Material for the task:

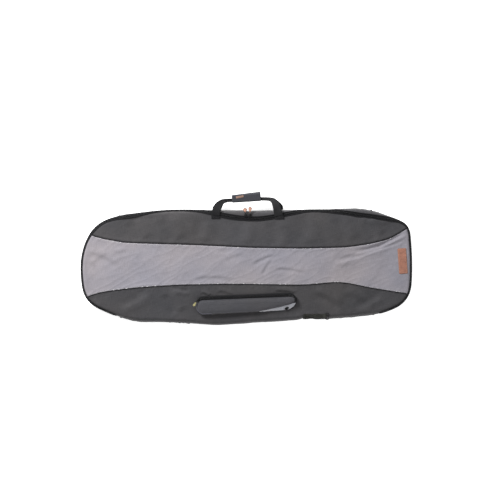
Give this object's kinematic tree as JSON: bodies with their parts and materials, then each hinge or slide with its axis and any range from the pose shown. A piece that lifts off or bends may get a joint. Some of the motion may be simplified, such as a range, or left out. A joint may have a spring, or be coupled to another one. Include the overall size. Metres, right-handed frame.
{
  "type": "snowboard bag",
  "caption": "Long padded board bag with a zip-open front, webbing carry handle with wrap grip, zipped front pocket and strap anchors.",
  "frame": {"origin": "centre of the back panel's underside, on the surface the bag lies on", "axes": "+X along the bag's length towards the end with the patch, +Y across it towards the carry handle and main zip, +Z out of the front panel"},
  "size_m": [1.466, 0.5669, 0.1281],
  "materials": {
    "dark_cloth": "woven polyester, matt dark grey",
    "light_cloth": "woven polyester, matt light grey",
    "lining_cloth": "smooth coated lining, mid grey",
    "foam": "closed-cell foam sheet",
    "zip_tape": "black woven zip tape",
    "zip_coil": "black nylon coil",
    "black_metal": "black painted die-cast metal",
    "copper_pull": "copper-coloured moulded pull",
    "gold_pull": "yellow-gold moulded pull",
    "webbing": "black nylon webbing",
    "grip_cloth": "padded slate grey cloth",
    "hook_loop": "black hook-and-loop tape",
    "label_cloth": "plain woven tab, blank",
    "patch": "plain tan leather-look patch, blank",
    "black_plastic": "black acetal"
  },
  "bodies": {
    "tub": {"back_panel": "dark_cloth", "back_foam": "foam", "back_lining": "lining_cloth", "gusset_top": "dark_cloth", "gusset_bottom": "dark_cloth", "gusset_left_end": "dark_cloth", "gusset_right_end": "dark_cloth", "gusset_zip_tape": "zip_tape", "gusset_zip_coil": "zip_coil", "front_margin": "dark_cloth", "zip_end_tab_left": "dark_cloth", "zip_end_tab_right": "dark_cloth", "back_handle_feet": "webbing", "strap_tab_left": "webbing", "strap_tab_right": "webbing"},
    "lid": {"front_upper_panel": "dark_cloth", "front_center_panel": "light_cloth", "front_lower_panel": "dark_cloth", "lid_foam": "foam", "lid_lining": "lining_cloth", "lid_zip_tape": "zip_tape", "lid_zip_coil": "zip_coil", "end_patch": "patch", "front_handle_feet": "webbing", "pocket_gusset": "light_cloth", "pocket_eyelet": "black_metal", "pocket_zip_tape_outer": "zip_tape", "pocket_zip_coil_outer": "zip_coil"},
    "slider_left_body": {"slider_left": "black_metal"},
    "slider_right_body": {"slider_right": "black_metal"},
    "pull_left": {"pull_bail_left": "black_metal", "pull_tab_left": "copper_pull"},
    "pull_right": {"pull_bail_right": "black_metal", "pull_tab_right": "copper_pull"},
    "front_handle": {"front_strap_left_leg": "webbing", "front_strap_right_leg": "webbing", "front_strap_core": "webbing", "grip_pad": "grip_cloth", "grip_hook_strip": "hook_loop"},
    "back_handle": {"back_strap_left_leg": "webbing", "back_strap_right_leg": "webbing", "back_strap_core": "webbing"},
    "grip_wrap_flap": {"grip_flap": "grip_cloth", "grip_loop_strip": "hook_loop", "grip_label": "label_cloth"},
    "pocket_flap": {"pocket_face": "dark_cloth", "pocket_zip_tape_inner": "zip_tape", "pocket_zip_coil_inner": "zip_coil"},
    "pocket_slider_body": {"pocket_slider": "black_metal"},
    "pocket_pull": {"pocket_pull_bail": "black_metal", "pocket_pull_tab": "gold_pull"},
    "ring_left": {"strap_ring_left": "black_plastic"},
    "ring_right": {"strap_ring_right": "black_plastic"}
  },
  "joints": [
    {"name": "lid_open", "type": "hinge", "parent": "tub", "child": "lid", "pos_m": [0, -0.213, 0.106], "axis": [1, 0, 0], "range_deg": [0, 105]},
    {"name": "left_slider_slide", "type": "slide", "parent": "tub", "child": "slider_left_body", "axis": [-0.9995, -0.0315, 0], "range_m": [0, 0.46]},
    {"name": "right_slider_slide", "type": "slide", "parent": "tub", "child": "slider_right_body", "axis": [0.9995, -0.0315, 0], "range_m": [0, 0.44]},
    {"name": "left_pull_swing", "type": "hinge", "parent": "slider_left_body", "child": "pull_left", "pos_m": [0.001, 0.23, 0.1105], "axis": [1, 0, 0], "range_deg": [-8, 160]},
    {"name": "right_pull_swing", "type": "hinge", "parent": "slider_right_body", "child": "pull_right", "pos_m": [0.02, 0.23, 0.1105], "axis": [1, 0, 0], "range_deg": [-8, 160]},
    {"name": "front_handle_swing", "type": "hinge", "parent": "lid", "child": "front_handle", "pos_m": [0.006, 0.235, 0.055], "axis": [1, 0, 0], "range_deg": [-30, 25], "deforming": ["front_strap_left_leg", "front_strap_right_leg"]},
    {"name": "back_handle_swing", "type": "hinge", "parent": "tub", "child": "back_handle", "pos_m": [0.006, 0.235, 0.055], "axis": [1, 0, 0], "range_deg": [-30, 25], "deforming": ["back_strap_left_leg", "back_strap_right_leg"]},
    {"name": "grip_flap_open", "type": "hinge", "parent": "front_handle", "child": "grip_wrap_flap", "pos_m": [0.006, 0.314, 0.0655], "axis": [-1, 0, 0], "range_deg": [0, 150]},
    {"name": "pocket_flap_open", "type": "hinge", "parent": "lid", "child": "pocket_flap", "pos_m": [0.001, -0.205, 0.1213], "axis": [1, 0, 0], "range_deg": [0, 70]},
    {"name": "pocket_slider_slide", "type": "slide", "parent": "pocket_flap", "child": "pocket_slider_body", "axis": [0.9997, 0.0225, 0], "range_m": [0, 0.4]},
    {"name": "pocket_pull_swing", "type": "hinge", "parent": "pocket_slider_body", "child": "pocket_pull", "pos_m": [-0.213, -0.144, 0.1262], "axis": [-0.788, 0.6157, 0], "range_deg": [0, 160]},
    {"name": "left_ring_swing", "type": "hinge", "parent": "tub", "child": "ring_left", "pos_m": [-0.34509, -0.24149, 0.02621], "axis": [0.0092, 0.2332, -0.9724], "range_deg": [-165, 0]},
    {"name": "right_ring_swing", "type": "hinge", "parent": "tub", "child": "ring_right", "pos_m": [0.345, -0.23, 0.1094], "axis": [0, 1, 0], "range_deg": [-165, 0]}
  ],
  "couplings": [
    {"joint": "left_slider_slide", "follows": "lid_open", "m_per_rad": 0.25074},
    {"joint": "right_slider_slide", "follows": "lid_open", "m_per_rad": 0.23982},
    {"joint": "back_handle_swing", "follows": "front_handle_swing", "ratio": 1},
    {"joint": "pocket_slider_slide", "follows": "pocket_flap_open", "m_per_rad": 0.327}
  ]
}
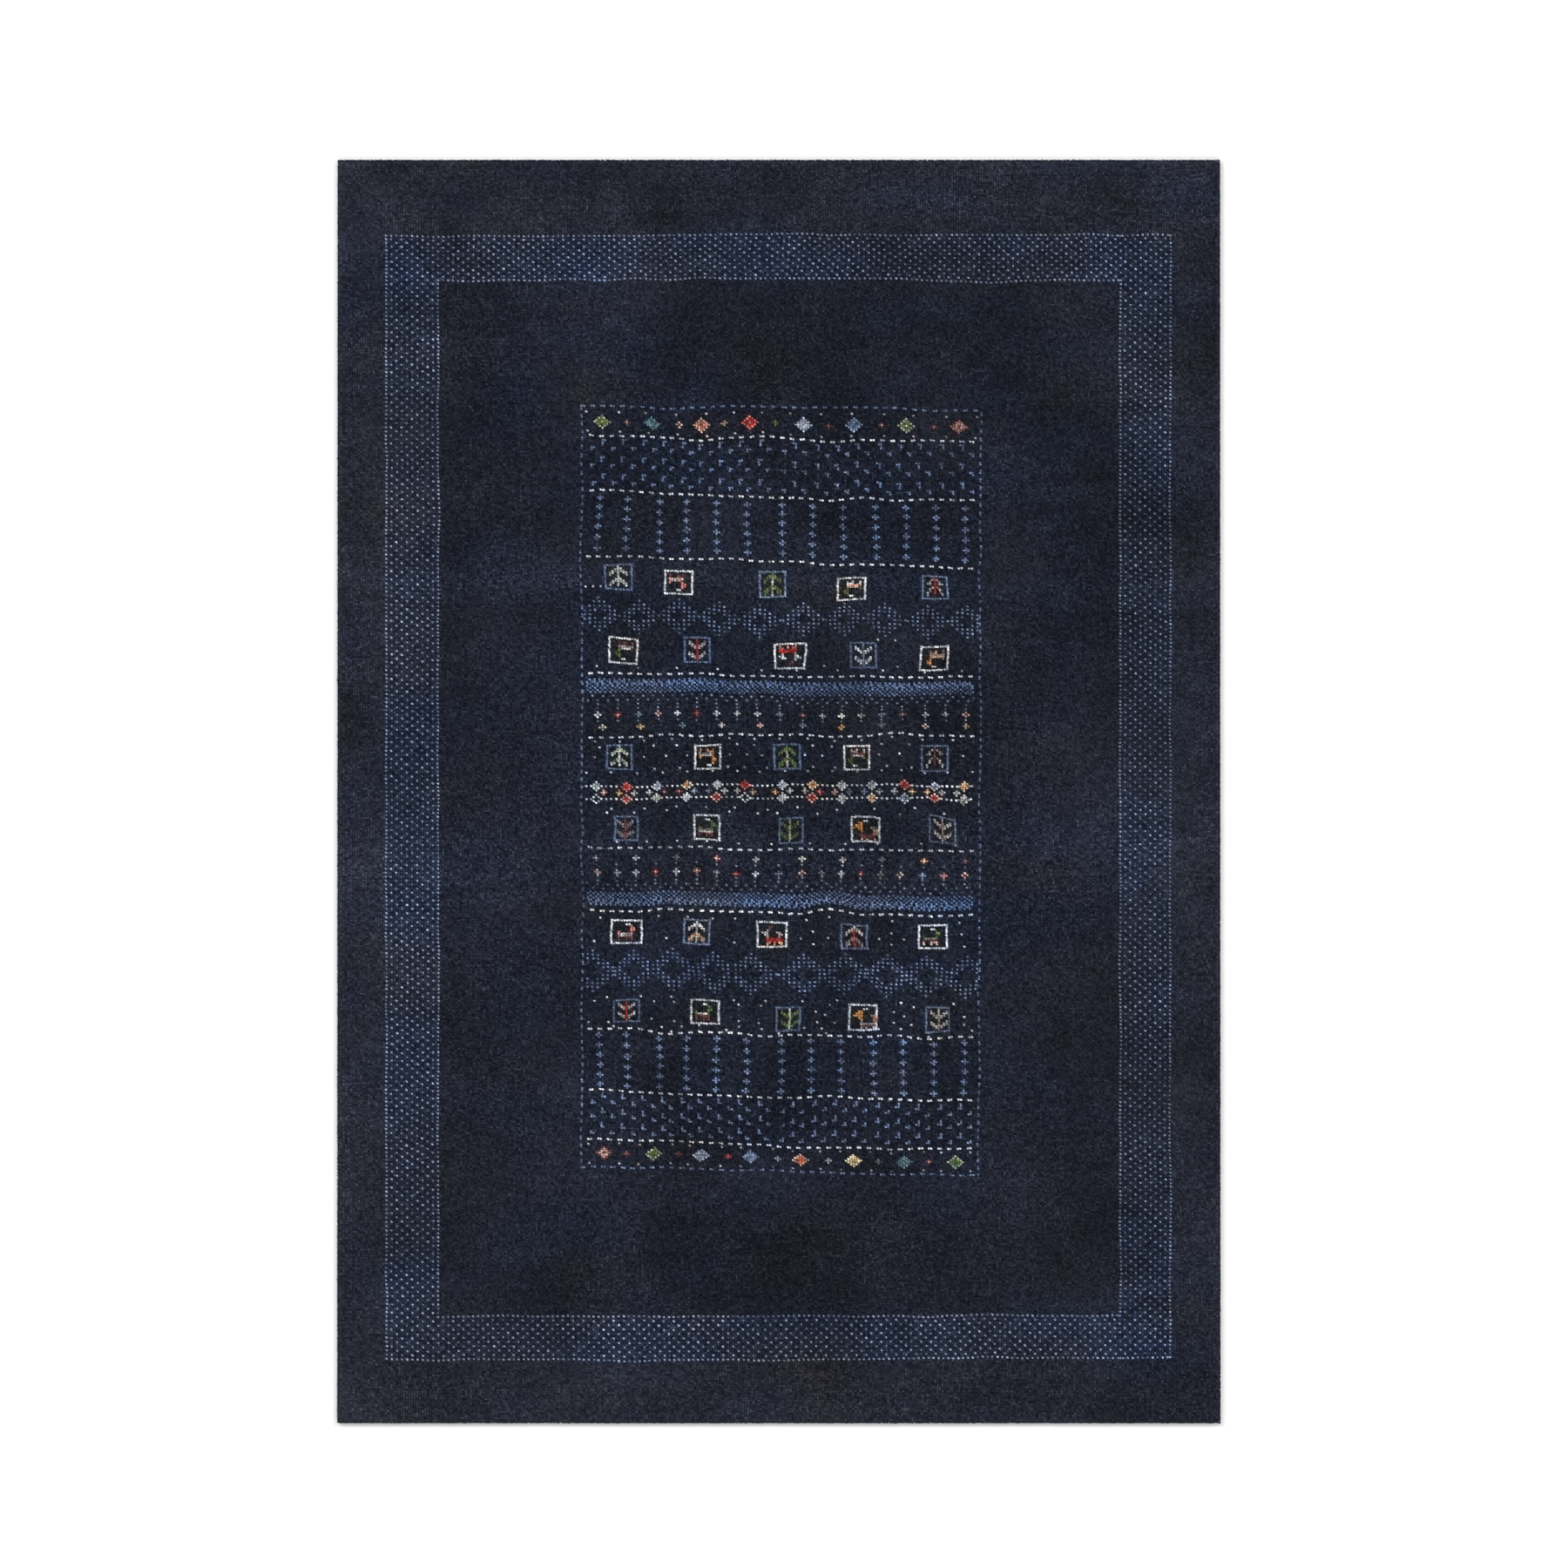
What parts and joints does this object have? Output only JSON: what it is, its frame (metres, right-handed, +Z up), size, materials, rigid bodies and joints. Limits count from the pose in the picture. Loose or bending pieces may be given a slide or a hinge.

Requirement: The records above should be duplicated in full, exactly as given.

Answer to the task:
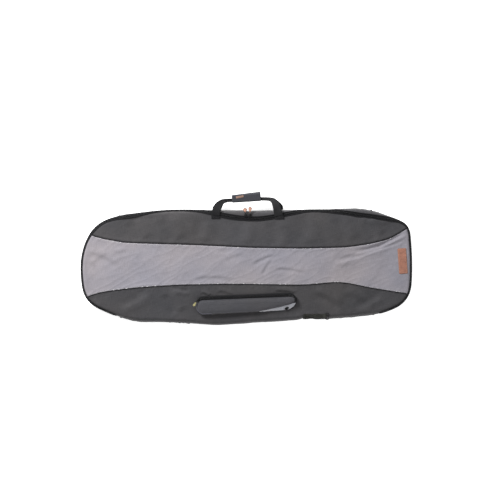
Give this object's kinematic tree as JSON: bodies with their parts and materials, then each hinge or slide with its axis and any range from the pose shown. A piece that lifts off or bends may get a joint. Some of the motion may be simplified, such as a range, or left out. A joint may have a spring, or be coupled to another one. Include the overall size. Metres, right-handed frame.
{
  "type": "snowboard bag",
  "caption": "Long padded board bag with a zip-open front, webbing carry handle with wrap grip, zipped front pocket and strap anchors.",
  "frame": {"origin": "centre of the back panel's underside, on the surface the bag lies on", "axes": "+X along the bag's length towards the end with the patch, +Y across it towards the carry handle and main zip, +Z out of the front panel"},
  "size_m": [1.466, 0.5669, 0.1281],
  "materials": {
    "dark_cloth": "woven polyester, matt dark grey",
    "light_cloth": "woven polyester, matt light grey",
    "lining_cloth": "smooth coated lining, mid grey",
    "foam": "closed-cell foam sheet",
    "zip_tape": "black woven zip tape",
    "zip_coil": "black nylon coil",
    "black_metal": "black painted die-cast metal",
    "copper_pull": "copper-coloured moulded pull",
    "gold_pull": "yellow-gold moulded pull",
    "webbing": "black nylon webbing",
    "grip_cloth": "padded slate grey cloth",
    "hook_loop": "black hook-and-loop tape",
    "label_cloth": "plain woven tab, blank",
    "patch": "plain tan leather-look patch, blank",
    "black_plastic": "black acetal"
  },
  "bodies": {
    "tub": {"back_panel": "dark_cloth", "back_foam": "foam", "back_lining": "lining_cloth", "gusset_top": "dark_cloth", "gusset_bottom": "dark_cloth", "gusset_left_end": "dark_cloth", "gusset_right_end": "dark_cloth", "gusset_zip_tape": "zip_tape", "gusset_zip_coil": "zip_coil", "front_margin": "dark_cloth", "zip_end_tab_left": "dark_cloth", "zip_end_tab_right": "dark_cloth", "back_handle_feet": "webbing", "strap_tab_left": "webbing", "strap_tab_right": "webbing"},
    "lid": {"front_upper_panel": "dark_cloth", "front_center_panel": "light_cloth", "front_lower_panel": "dark_cloth", "lid_foam": "foam", "lid_lining": "lining_cloth", "lid_zip_tape": "zip_tape", "lid_zip_coil": "zip_coil", "end_patch": "patch", "front_handle_feet": "webbing", "pocket_gusset": "light_cloth", "pocket_eyelet": "black_metal", "pocket_zip_tape_outer": "zip_tape", "pocket_zip_coil_outer": "zip_coil"},
    "slider_left_body": {"slider_left": "black_metal"},
    "slider_right_body": {"slider_right": "black_metal"},
    "pull_left": {"pull_bail_left": "black_metal", "pull_tab_left": "copper_pull"},
    "pull_right": {"pull_bail_right": "black_metal", "pull_tab_right": "copper_pull"},
    "front_handle": {"front_strap_left_leg": "webbing", "front_strap_right_leg": "webbing", "front_strap_core": "webbing", "grip_pad": "grip_cloth", "grip_hook_strip": "hook_loop"},
    "back_handle": {"back_strap_left_leg": "webbing", "back_strap_right_leg": "webbing", "back_strap_core": "webbing"},
    "grip_wrap_flap": {"grip_flap": "grip_cloth", "grip_loop_strip": "hook_loop", "grip_label": "label_cloth"},
    "pocket_flap": {"pocket_face": "dark_cloth", "pocket_zip_tape_inner": "zip_tape", "pocket_zip_coil_inner": "zip_coil"},
    "pocket_slider_body": {"pocket_slider": "black_metal"},
    "pocket_pull": {"pocket_pull_bail": "black_metal", "pocket_pull_tab": "gold_pull"},
    "ring_left": {"strap_ring_left": "black_plastic"},
    "ring_right": {"strap_ring_right": "black_plastic"}
  },
  "joints": [
    {"name": "lid_open", "type": "hinge", "parent": "tub", "child": "lid", "pos_m": [0, -0.213, 0.106], "axis": [1, 0, 0], "range_deg": [0, 105]},
    {"name": "left_slider_slide", "type": "slide", "parent": "tub", "child": "slider_left_body", "axis": [-0.9995, -0.0315, 0], "range_m": [0, 0.46]},
    {"name": "right_slider_slide", "type": "slide", "parent": "tub", "child": "slider_right_body", "axis": [0.9995, -0.0315, 0], "range_m": [0, 0.44]},
    {"name": "left_pull_swing", "type": "hinge", "parent": "slider_left_body", "child": "pull_left", "pos_m": [0.001, 0.23, 0.1105], "axis": [1, 0, 0], "range_deg": [-8, 160]},
    {"name": "right_pull_swing", "type": "hinge", "parent": "slider_right_body", "child": "pull_right", "pos_m": [0.02, 0.23, 0.1105], "axis": [1, 0, 0], "range_deg": [-8, 160]},
    {"name": "front_handle_swing", "type": "hinge", "parent": "lid", "child": "front_handle", "pos_m": [0.006, 0.235, 0.055], "axis": [1, 0, 0], "range_deg": [-30, 25], "deforming": ["front_strap_left_leg", "front_strap_right_leg"]},
    {"name": "back_handle_swing", "type": "hinge", "parent": "tub", "child": "back_handle", "pos_m": [0.006, 0.235, 0.055], "axis": [1, 0, 0], "range_deg": [-30, 25], "deforming": ["back_strap_left_leg", "back_strap_right_leg"]},
    {"name": "grip_flap_open", "type": "hinge", "parent": "front_handle", "child": "grip_wrap_flap", "pos_m": [0.006, 0.314, 0.0655], "axis": [-1, 0, 0], "range_deg": [0, 150]},
    {"name": "pocket_flap_open", "type": "hinge", "parent": "lid", "child": "pocket_flap", "pos_m": [0.001, -0.205, 0.1213], "axis": [1, 0, 0], "range_deg": [0, 70]},
    {"name": "pocket_slider_slide", "type": "slide", "parent": "pocket_flap", "child": "pocket_slider_body", "axis": [0.9997, 0.0225, 0], "range_m": [0, 0.4]},
    {"name": "pocket_pull_swing", "type": "hinge", "parent": "pocket_slider_body", "child": "pocket_pull", "pos_m": [-0.213, -0.144, 0.1262], "axis": [-0.788, 0.6157, 0], "range_deg": [0, 160]},
    {"name": "left_ring_swing", "type": "hinge", "parent": "tub", "child": "ring_left", "pos_m": [-0.34509, -0.24149, 0.02621], "axis": [0.0092, 0.2332, -0.9724], "range_deg": [-165, 0]},
    {"name": "right_ring_swing", "type": "hinge", "parent": "tub", "child": "ring_right", "pos_m": [0.345, -0.23, 0.1094], "axis": [0, 1, 0], "range_deg": [-165, 0]}
  ],
  "couplings": [
    {"joint": "left_slider_slide", "follows": "lid_open", "m_per_rad": 0.25074},
    {"joint": "right_slider_slide", "follows": "lid_open", "m_per_rad": 0.23982},
    {"joint": "back_handle_swing", "follows": "front_handle_swing", "ratio": 1},
    {"joint": "pocket_slider_slide", "follows": "pocket_flap_open", "m_per_rad": 0.327}
  ]
}
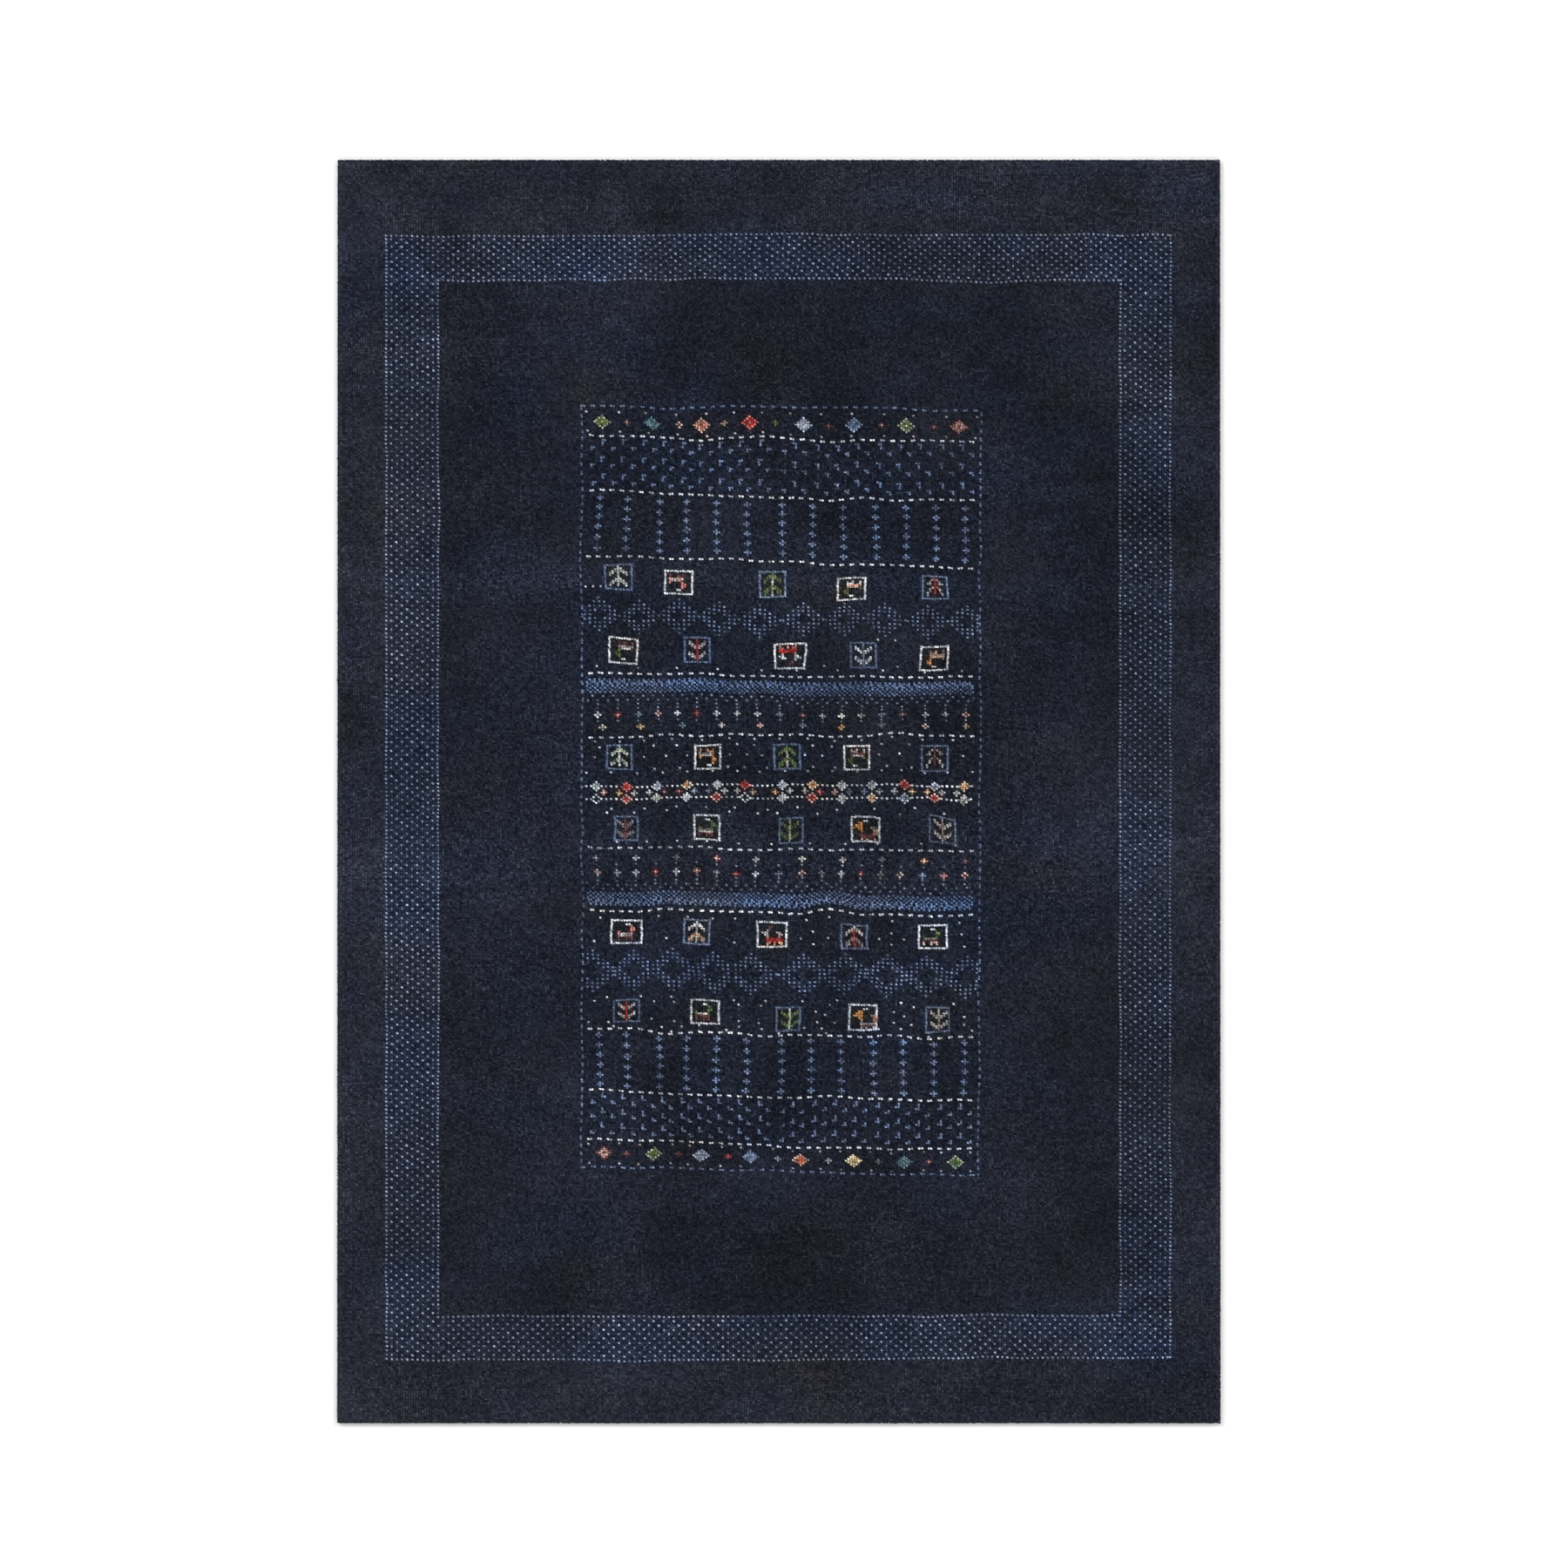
What parts and joints does this object have? Output only JSON: what it is, its frame (metres, right-handed, +Z up), size, materials, rigid bodies and joints. Limits count from the pose in the picture. Loose or bending pieces may be given a slide or a hinge.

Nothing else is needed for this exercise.